» **Given problem**: Begin with the line that contains "axle_x, axle_z = axle_place()" and continue down through the line that contains "before = set(bpy.data.objects)"; reproduce those lines exactly and only those.

» **Available data**:
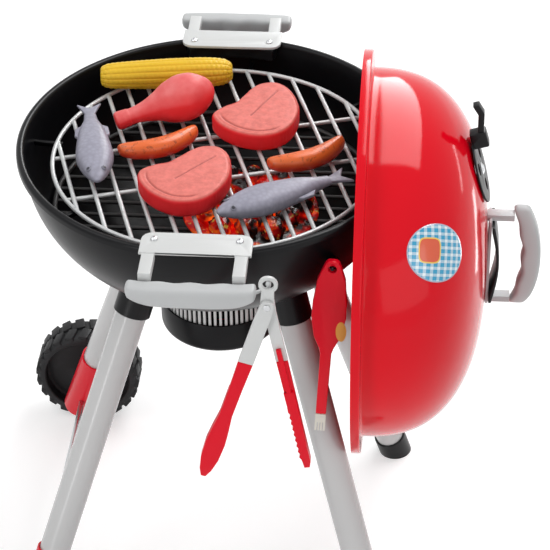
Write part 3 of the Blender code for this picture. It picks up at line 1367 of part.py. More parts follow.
def tongs_hook(rim):
    """The bent hook at the near grip's end that the tongs hang on."""
    start_x = GRIP_LENGTH / 2 - CUT_OVERRUN
    grip_y = GRIP_WIDTH / 2 - GRIP_OUTER_REACH
    low = -GRIP_TOP - GRIP_END_HEIGHT / 2
    inside = peg_point(TONGS_RING, RING_HOLE_RADIUS, YOKE_THICKNESS, -RING_RADIUS)
    tip = peg_point(TONGS_RING, RING_HOLE_RADIUS, YOKE_THICKNESS, RING_RADIUS - HOOK_WIRE_RADIUS)
    bend = (inside[0] - HOOK_WIRE_RADIUS, inside[1], low)
    knee = (inside[0], inside[1], low + 2 * HOOK_WIRE_RADIUS)
    points = [(start_x, grip_y, low), ((start_x + bend[0]) / 2, (grip_y + bend[1]) / 2, low), bend,
              knee, inside, tip]
    return tube("tongs_hook", points, HOOK_WIRE_RADIUS, rim, tool=True)


def upright_plate(name, outlines, near, far, parent, tool=False):
    """A plate in the plane of X and Z, between two places on Y."""
    return plate(name, outlines, abs(far - near), parent, (0, (near + far) / 2, 0), (90, 0, 0), tool)


def strip(shares, start, end, half_width):
    """An outline that hangs down, from half-widths as shares at places along it."""
    left = [(-half_width * width, -start - (end - start) * place) for place, width in shares]
    right = [(half_width * width, -start - (end - start) * place) for place, width in shares]
    return left + right[::-1]


def toothed_strip():
    """The right tip's outline, with teeth along its inner side."""
    shares = strip(RIGHT_TIP_SHARES, ARM_END + FIT_GAP, RIGHT_TIP_END, RIGHT_TIP_HALF_WIDTH)
    count = len(RIGHT_TIP_SHARES)
    left, right = shares[:count], shares[count:]
    teeth = []
    for tooth in range(TOOTH_COUNT):
        for share, depth in ((0.0, 0), (0.5, TOOTH_DEPTH)):
            place = TOOTH_START + (TOOTH_END - TOOTH_START) * (tooth + share) / TOOTH_COUNT
            teeth.append((-RIGHT_TIP_HALF_WIDTH + depth, -place))
    kept = [point for point in left if point[1] > -TOOTH_START]
    end = [point for point in left if point[1] < -TOOTH_END]
    return kept + teeth + end[-1:] + right


def make_tongs_arm(side, arm, outward):
    """One arm of the tongs with its red tip. Outward is -1 in front and 1 behind."""
    near = outward * (YOKE_THICKNESS / 2 + FIT_GAP)
    far = near + outward * ARM_LAYER
    half = LEFT_ARM_HALF_WIDTH if side == "left" else RIGHT_ARM_HALF_WIDTH
    outline = arc((0, 0), EAR_RADIUS, 0, 180, EAR_POINTS)
    outline += [(-half, -2 * EAR_RADIUS), (-half, -ARM_END), (half, -ARM_END), (half, -2 * EAR_RADIUS)]
    hole = circle((0, 0), PIN_HOLE_RADIUS, PIN_STEPS)
    finish(upright_plate("tongs_arm_" + side, [outline, hole], near, far, arm), WHITE_PLASTIC)

    if side == "left":
        tip_outline = strip(LEFT_TIP_SHARES, ARM_END + FIT_GAP, LEFT_TIP_END, LEFT_TIP_HALF_WIDTH)
    else:
        tip_outline = toothed_strip()
    tip = upright_plate("tongs_tip_" + side, [tip_outline], -near, far, arm)
    back = near - outward * 2 * FIT_GAP
    front = -near - outward * CUT_OVERRUN
    relief = placed((0, (back + front) / 2, -DEEP_START / 2),
                    (DEEP_START, abs(back - front), DEEP_START))
    cut(tip, boxes(side + "_tip_relief", [relief], arm, tool=True))
    length = TONGUE_END - TONGUE_START
    tongue = placed((0, 0, -TONGUE_START - length / 2), (2 * TONGUE_HALF_WIDTH, YOKE_THICKNESS, length))
    join(tip, boxes(side + "_tip_tongue", [tongue], arm, tool=True))
    finish(tip, RED_PLASTIC)


def make_tongs(rim):
    """The yoke with its hanging ring, the pin, and the two arms."""
    tongs = frame("tongs", rim, TONGS_RING, (0, TONGS_TILT, 0))
    outline = arc((0, 0), RING_RADIUS, -YOKE_NECK_ANGLE, 180 + YOKE_NECK_ANGLE, RING_POINTS)
    outline += arc((0, -PIVOT_DROP), EAR_RADIUS, 180, 360, EAR_POINTS)
    holes = [circle((0, 0), RING_HOLE_RADIUS, RING_POINTS),
             circle((0, -PIVOT_DROP), PIN_HOLE_RADIUS, PIN_STEPS)]
    yoke = upright_plate("tongs_yoke", [outline] + holes, -YOKE_THICKNESS / 2, YOKE_THICKNESS / 2, tongs)
    finish(yoke, WHITE_PLASTIC)

    half = YOKE_THICKNESS / 2 + 2 * FIT_GAP + ARM_LAYER
    top = half + PIN_HEAD
    profile = [(0, top), (PIN_HEAD_RADIUS, top), (PIN_HEAD_RADIUS, half), (PIN_RADIUS, half),
               (PIN_RADIUS, -half), (PIN_HEAD_RADIUS, -half), (PIN_HEAD_RADIUS, -top), (0, -top)]
    finish(turned("tongs_pin", profile, PIN_STEPS, tongs, (0, 0, -PIVOT_DROP), (90, 0, 0)), STEEL)

    left = frame("tongs_left_hinge", tongs, (0, 0, -PIVOT_DROP), (0, TONGS_OPENING, 0))
    right = frame("tongs_right_hinge", tongs, (0, 0, -PIVOT_DROP), (0, -TONGS_OPENING, 0))
    make_tongs_arm("left", left, -1)
    make_tongs_arm("right", right, 1)


def make_brush(rim):
    """The brush's handle with its hole, and its pale tip cut into a few strands."""
    brush = frame("brush", rim, BRUSH_HOLE, (0, BRUSH_TILT, 0))
    outline = strip(BRUSH_SHARES, -BRUSH_HOLE_PLACE, BRUSH_LENGTH - BRUSH_HOLE_PLACE, BRUSH_HALF_WIDTH)
    hole = circle((0, 0), BRUSH_HOLE_RADIUS, PIN_STEPS)
    half = BRUSH_THICKNESS / 2
    handle = upright_plate("brush_handle", [outline, hole], -half, half, brush)
    end = BRUSH_HOLE_PLACE - BRUSH_LENGTH
    bore = [((0, 0, end - CUT_OVERRUN), (0, 0, end + BRUSH_STEM_LENGTH + FIT_GAP))]
    cut(handle, rods("brush_stem_hole", bore, BRUSH_STEM_RADIUS + FIT_GAP, brush, SCREW_STEPS,
                     tool=True))
    finish(handle, RED_PLASTIC)

    top = end - FIT_GAP
    body = placed((0, 0, top - BRUSH_TIP_LENGTH / 2), (BRUSH_TIP_WIDTH, BRUSH_THICKNESS, BRUSH_TIP_LENGTH))
    tip = boxes("brush_tip", [body], brush)
    pitch = BRUSH_TIP_WIDTH / (BRUSH_TIP_SLOTS + 1)
    slots = []
    for index in range(BRUSH_TIP_SLOTS):
        x = pitch * (index + 1) - BRUSH_TIP_WIDTH / 2
        slots.append(placed((x, 0, top - BRUSH_TIP_LENGTH),
                            (BRUSH_TIP_SLOT, 2 * BRUSH_THICKNESS, BRUSH_TIP_LENGTH)))
    cut(tip, boxes("brush_tip_slots", slots, brush, tool=True))
    stem = [((0, 0, top - BRUSH_STEM_LENGTH / 2), (0, 0, top + BRUSH_STEM_LENGTH))]
    join(tip, rods("brush_stem", stem, BRUSH_STEM_RADIUS, brush, SCREW_STEPS, tool=True))
    finish(tip, TIP_FINISH)


def food_level():
    """The height of the food's undersides on the cooking grate."""
    return -GRATE_DEPTH + GRATE_WIRE_RADIUS + FIT_GAP


def food_frame(name, rim, place, turn, height):
    """A frame for a piece of food, at shares of the grate's radius."""
    spot = (place[0] * GRATE_RADIUS, place[1] * GRATE_RADIUS, food_level() + height)
    return frame(name + "_place", rim, spot, (0, 0, turn))


def make_corn(rim):
    """The corn cob, lying along its frame's X axis."""
    place = food_frame("corn", rim, CORN_PLACE_SHARE, CORN_TURN, CORN_RADIUS)
    side = [(CORN_RADIUS * r, CORN_HALF_LENGTH * s) for s, r in CORN_SHARES[::-1]]
    profile = [(0, CORN_HALF_LENGTH)] + side + [(0, -CORN_HALF_LENGTH)]
    return finish(turned("corn", profile, FOOD_STEPS, place, rotation=(0, 90, 0)), CORN_FINISH)


def make_drumstick(rim):
    """The drumstick, its bone end lower than its meat."""
    height = DRUMSTICK_RADIUS * DRUMSTICK_SETTLE_SHARE
    place = food_frame("drumstick", rim, DRUMSTICK_PLACE_SHARE, DRUMSTICK_TURN, height)
    start = DRUMSTICK_BODY_SHARE
    side = [(DRUMSTICK_RADIUS * r, DRUMSTICK_LENGTH * (s - start)) for s, r in DRUMSTICK_SHARES[::-1]]
    top, bottom = DRUMSTICK_LENGTH * (1 - start), -DRUMSTICK_LENGTH * start
    profile = [(0, top)] + side + [(0, bottom)]
    turn = (0, 90 - DRUMSTICK_TILT, 0)
    return finish(turned("drumstick", profile, FOOD_STEPS, place, rotation=turn), DRUMSTICK_FINISH)


def make_steak(name, rim, place_share, turn):
    """A steak, flat on the grate."""
    place = food_frame(name, rim, place_share, turn, STEAK_THICKNESS / 2)
    outline = [(STEAK_HALF_LENGTH * x, STEAK_HALF_WIDTH * y) for x, y in STEAK_SHARES]
    steak = plate(name, [outline], STEAK_THICKNESS, place)
    return finish(bevel(steak, STEAK_EDGE), STEAK_FINISH)


def make_sausage(name, rim, place_share, turn):
    """A slightly bent sausage with round ends."""
    place = food_frame(name, rim, place_share, turn, SAUSAGE_RADIUS)
    points, shares = [], []
    for station in range(SAUSAGE_STATIONS + 1):
        a = math.pi * station / SAUSAGE_STATIONS
        share = -math.cos(a)
        points.append((SAUSAGE_HALF_LENGTH * share, SAUSAGE_SAGITTA * (share ** 2 - 0.5), 0))
        shares.append(max(math.sin(a) ** SAUSAGE_END_POWER, SAUSAGE_END_SHARE))
    return finish(tube(name, points, SAUSAGE_RADIUS, place, shares), SAUSAGE_FINISH)


def make_fish(name, rim, place_share, turn, sink=0.0):
    """A fish on its belly, with side fins and a forked tail in one flat web."""
    place = food_frame(name, rim, place_share, turn, FISH_HALF_HEIGHT - sink)
    rings = []
    for along, wide, high in FISH_BODY_SHARES:
        section = rounded_section(FISH_HALF_WIDTH * wide, FISH_HALF_HEIGHT * high,
                                  FISH_SECTION_POWER, FISH_RING_POINTS)
        rings.append([Vector((FISH_LENGTH * along, y, z)) for y, z in section])
    fish = loft(name, rings, place)
    left = [(FISH_LENGTH * x, FISH_HALF_WIDTH * y) for x, y in FISH_FIN_SHARES]
    right = [(x, -y) for x, y in left[::-1]]
    outline = left + right + [(FISH_LENGTH * FISH_NOTCH_SHARE, 0)]
    fins = plate(name + "_fins", [outline], FISH_FIN_THICKNESS, place, tool=True)
    join(fish, fins)
    return finish(fish, FISH_FINISH)


def make_food(rim):
    """All the play food on the cooking grate."""
    make_corn(rim)
    make_drumstick(rim)
    make_steak("steak_left", rim, LEFT_STEAK_PLACE_SHARE, LEFT_STEAK_TURN)
    make_steak("steak_right", rim, RIGHT_STEAK_PLACE_SHARE, RIGHT_STEAK_TURN)
    make_sausage("sausage_left", rim, LEFT_SAUSAGE_PLACE_SHARE, LEFT_SAUSAGE_TURN)
    make_sausage("sausage_right", rim, RIGHT_SAUSAGE_PLACE_SHARE, RIGHT_SAUSAGE_TURN)
    make_fish("fish_left", rim, LEFT_FISH_PLACE_SHARE, LEFT_FISH_TURN, LEFT_FISH_SINK)
    make_fish("fish_right", rim, RIGHT_FISH_PLACE_SHARE, RIGHT_FISH_TURN)


def main():
    """Builds the grill, centred between the wheels' and the lid grip's outermost points."""
    clear_scene()
    left_end = axle_place()[0] - WHEEL_RADIUS
    right_end = LID_FRAME[0] + LID_GRIP_REACH
    rim = frame("bowl_rim", location=(-(left_end + right_end) / 2, 0, RIM_HEIGHT))
    handles = handle_frames(rim)
    bowl_cutter = make_bowl_cutter(rim)
    make_bowl(rim, handles)
    for side, handle in handles.items():
        make_handle_bracket(side, handle)
        make_handle_screws(side, handle)
    make_grip("handle_grip_far", handles["far"])
    make_grip("handle_grip_near", handles["near"], hook=tongs_hook(rim))
    make_legs(rim, bowl_cutter)

    axle_x, axle_z = axle_place()
    near_wheel = frame("near_wheel", rim, (axle_x, -WHEEL_REACH, axle_z), (90, 0, 0))
    far_wheel = frame("far_wheel", rim, (axle_x, WHEEL_REACH, axle_z), (-90, 0, 0))
    make_wheel("near", near_wheel)
    make_wheel("far", far_wheel)
    make_axle(rim)

    make_collar(rim, bowl_cutter)
    make_ash_dish(rim)
    make_battery_box(rim)
    make_light_button(rim)
    make_lamp_board(rim)
    make_charcoal_grate(rim)
    make_coals(rim)
    make_cooking_grate(rim)

    lid = frame("lid", rim, LID_FRAME, (0, 90, 0))
    vent_spot = (-VENT_PLACE, 0, lid_height(VENT_PLACE))
    vent = frame("vent", lid, vent_spot, (0, -lid_tilt(VENT_PLACE), 0))
    lid_hollow, lid_solid = make_lid_skin_cutters(lid)
    make_lid(lid, vent)
    make_lid_hook(rim, lid_hollow)
    make_vent(vent)
    make_lid_handle(lid, lid_solid)

    make_tongs(rim)
    make_brush(rim)
    make_food(rim)


main()
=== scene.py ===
"""Toy barbecue grill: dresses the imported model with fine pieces, finishes, floor, light and camera."""

import math

import bmesh
import bpy
from bpy.props import FloatProperty, FloatVectorProperty, IntProperty, PointerProperty
from bpy.types import Operator, Panel, PropertyGroup
from mathutils import Matrix, Vector, noise


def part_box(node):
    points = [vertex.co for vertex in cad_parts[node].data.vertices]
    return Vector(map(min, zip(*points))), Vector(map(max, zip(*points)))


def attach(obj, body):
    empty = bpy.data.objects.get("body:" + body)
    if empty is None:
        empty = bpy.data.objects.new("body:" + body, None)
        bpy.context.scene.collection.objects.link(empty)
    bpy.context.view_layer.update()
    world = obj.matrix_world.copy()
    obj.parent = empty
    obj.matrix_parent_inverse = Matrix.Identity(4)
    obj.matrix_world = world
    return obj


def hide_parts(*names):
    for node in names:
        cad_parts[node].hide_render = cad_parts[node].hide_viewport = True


bl_info = {
    "name": "Toy Barbecue Grill",
    "version": (1, 0, 0),
    "blender": (4, 5, 0),
    "location": "3D View > Sidebar > Grill",
    "description": "Builds the pieces, finishes and studio of a toy barbecue grill",
    "category": "Add Mesh",
}

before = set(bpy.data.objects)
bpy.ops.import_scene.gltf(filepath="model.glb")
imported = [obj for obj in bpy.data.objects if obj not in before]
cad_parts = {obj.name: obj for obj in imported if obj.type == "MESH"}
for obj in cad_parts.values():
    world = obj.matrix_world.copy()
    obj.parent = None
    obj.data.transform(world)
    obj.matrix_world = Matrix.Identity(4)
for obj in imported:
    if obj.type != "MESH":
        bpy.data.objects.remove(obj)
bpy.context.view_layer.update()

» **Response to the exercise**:
    axle_x, axle_z = axle_place()
    near_wheel = frame("near_wheel", rim, (axle_x, -WHEEL_REACH, axle_z), (90, 0, 0))
    far_wheel = frame("far_wheel", rim, (axle_x, WHEEL_REACH, axle_z), (-90, 0, 0))
    make_wheel("near", near_wheel)
    make_wheel("far", far_wheel)
    make_axle(rim)

    make_collar(rim, bowl_cutter)
    make_ash_dish(rim)
    make_battery_box(rim)
    make_light_button(rim)
    make_lamp_board(rim)
    make_charcoal_grate(rim)
    make_coals(rim)
    make_cooking_grate(rim)

    lid = frame("lid", rim, LID_FRAME, (0, 90, 0))
    vent_spot = (-VENT_PLACE, 0, lid_height(VENT_PLACE))
    vent = frame("vent", lid, vent_spot, (0, -lid_tilt(VENT_PLACE), 0))
    lid_hollow, lid_solid = make_lid_skin_cutters(lid)
    make_lid(lid, vent)
    make_lid_hook(rim, lid_hollow)
    make_vent(vent)
    make_lid_handle(lid, lid_solid)

    make_tongs(rim)
    make_brush(rim)
    make_food(rim)


main()
=== scene.py ===
"""Toy barbecue grill: dresses the imported model with fine pieces, finishes, floor, light and camera."""

import math

import bmesh
import bpy
from bpy.props import FloatProperty, FloatVectorProperty, IntProperty, PointerProperty
from bpy.types import Operator, Panel, PropertyGroup
from mathutils import Matrix, Vector, noise


def part_box(node):
    points = [vertex.co for vertex in cad_parts[node].data.vertices]
    return Vector(map(min, zip(*points))), Vector(map(max, zip(*points)))


def attach(obj, body):
    empty = bpy.data.objects.get("body:" + body)
    if empty is None:
        empty = bpy.data.objects.new("body:" + body, None)
        bpy.context.scene.collection.objects.link(empty)
    bpy.context.view_layer.update()
    world = obj.matrix_world.copy()
    obj.parent = empty
    obj.matrix_parent_inverse = Matrix.Identity(4)
    obj.matrix_world = world
    return obj


def hide_parts(*names):
    for node in names:
        cad_parts[node].hide_render = cad_parts[node].hide_viewport = True


bl_info = {
    "name": "Toy Barbecue Grill",
    "version": (1, 0, 0),
    "blender": (4, 5, 0),
    "location": "3D View > Sidebar > Grill",
    "description": "Builds the pieces, finishes and studio of a toy barbecue grill",
    "category": "Add Mesh",
}

before = set(bpy.data.objects)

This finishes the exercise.